On September 3 of this year, Luis Jimenez was a large and pleasant man not on a major-league organization's 40-man roster. On September 4 of this year, Luis Jimenez was a large and pleasant man on a major-league organization's 40-man roster. On October 25 of this year, Luis Jimenez is back to being a large and pleasant man not on a major-league organization's 40-man roster. More cruel than just never putting him on the roster at all? More cruel than just never putting him on the roster at all.

So actually it was the opposite of cruel, but anyway, the Mariners outrighted Jimenez today, and he'll get to choose whether to return to Tacoma or become a minor-league free agent. Jimenez is 30 years old and last year he posted a .907 OPS with Tacoma over a whole bunch of games. He's clearly good enough to get by at one high level; he's probably not good enough to get by at the highest level, but he'll keep on trying, because he's figuratively hungry and maybe literally hungry and he's not yet prepared to fall back on his alternate career as a professional scientist.


Jimenez batted 18 times as a Mariner in his late-season cup of coffee, and it was his first-ever cup of coffee, provided that by "cup of coffee" one means "experience in major-league baseball" and not "a cup of coffee, the beverage." Reports would surface on Twitter of opposing players sitting down to watch Jimenez take batting practice, because apparently he would put on some prodigious shows. The whole time I was secretly hoping that Jimenez would hit a dinger in a game. I kept it secret because it's important to have predictable, ordinary, uninteresting secrets. That way, if somebody asks you to tell them a secret, you can tell them something uninteresting without lying, and then that other person will never bother prying again. "Nothing to find here," that other person would think.

Person: Tell me a secret.
You: I hope Luis Jimenez hits a home run in a baseball game.
Person: ugh you're uninteresting
Person: I will leave you alone from now on

Person: Tell me a secret.
You: I have dark fantasies of killing a man.
Person: You are very interesting, tell me another secret.
You: Oh no, what have I done!

If you keep uninteresting secrets, you can keep interesting secrets. Something to think about.
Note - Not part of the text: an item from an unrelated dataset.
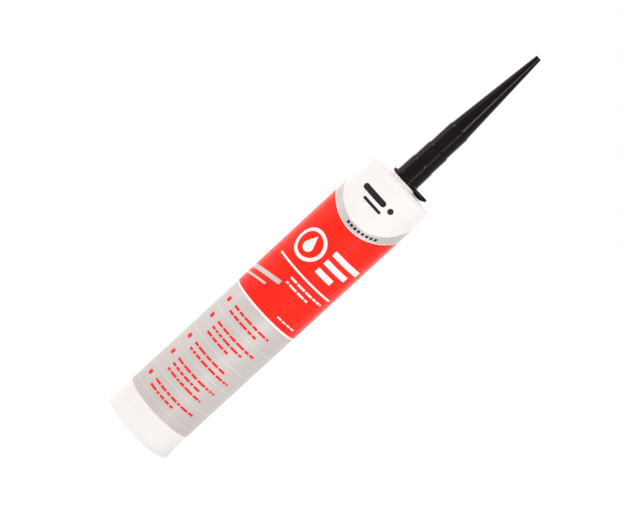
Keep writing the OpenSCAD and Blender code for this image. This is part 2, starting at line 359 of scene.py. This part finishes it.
# ---------------------------------------------------------------------------------------------
# Printed panels. Two colours of ink laid on the turning tube: a silver panel, and above it a red
# one whose upper edge is hollow, followed by a silver band. Each is a thin closed wrap. The band
# has two pieces: one of even width, and above it a swell that widens towards the tube's sides.
# ---------------------------------------------------------------------------------------------
print_in_r, print_r = 24.5, 24.72
silver_z0, silver_z1, red_z0 = 18.5, 106.0, 107.4
hollow_r, hollow_shift, hollow_z = 32.0, 2.1, 210.4
band_low, band_seam, band_width = 0.6, 3.9, 4.9

silver_ink = finish_of("silver_ink", (0.55, 0.515, 0.50), (0.49, 0.46, 0.447), (0.40, 0.54),
                       grain=3500.0, relief=0.004, along=0.05, spread=500.0, metal=0.38)
red_ink = finish_of("red_ink", (0.93, 0.024, 0.011), (0.90, 0.019, 0.009), (0.30, 0.42),
                    grain=1800.0, relief=0.004, spread=600.0)

around = np.linspace(-math.pi, math.pi, 256, endpoint=False)


def hollow_edge(angle, inset=0.0):
    """Height of the hollow upper edge at an angle from the front: the underside of a round bar
    that lies from front to back above the tube, with its radius made smaller by inset."""
    x = tube_r * np.sin(angle) + hollow_shift
    return hollow_z - np.sqrt((hollow_r - inset) ** 2 - x ** 2)


def wrap(low, high):
    """A closed band round the tube between two heights, which may vary with the angle."""
    low, high = low + 0 * around, high + 0 * around
    radius = np.array([print_in_r, print_r, print_r, print_in_r])[:, None]
    height = np.stack([low, low, high, high])
    return np.stack([radius * np.sin(around), -radius * np.cos(around), height], -1)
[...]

Jimenez never did hit a home run in a game. By distance, this is the closest that he came:


That might be the closest that he ever comes, because let's be honest here: a guy like Jimenez doesn't get a lot of shots. There's a reason he had to wait this long for his first one. I wouldn't be shocked if Jimenez got another opportunity, but I would be surprised, and that opportunity would presumably be limited. He presumably wouldn't get many chances to hit a home run.

But while Jimenez remains dingerless, he is no longer hitless. In his first-ever start, on September 7, he walked in the bottom of the second, and he singled in the bottom of the fourth. He singled on a grounder up the middle against A.J. Griffin, who is a pitcher some people have heard of. Jimenez finished 1-for-17, but that's a whole hell of a lot better than 0-for-17, and as with Mickey Lopez, Jimenez's one hit can never be taken away from him. It was untouched so it's not like it'll ever be reversed to an error. For the rest of his life, Luis Jimenez will know that he recorded a legitimate hit in major-league baseball, and that's the kind of thing you smile about as you lean back in a patio chair. Jimenez has the baseball, probably. He has the bat, probably, and he has the jersey, probably. Jimenez took more than some good money away from his limited time in the bigs.

Hopefully, for Jimenez's sake, this isn't it. Hopefully, for Mike Curto's sake, Jimenez returns to Tacoma. If this is it and Jimenez never plays in the majors again, he's got more big-league hits to his name than most professionals do. Plus he's wildly popular in Venezuela. That's not so bad, really. That's not so bad at all.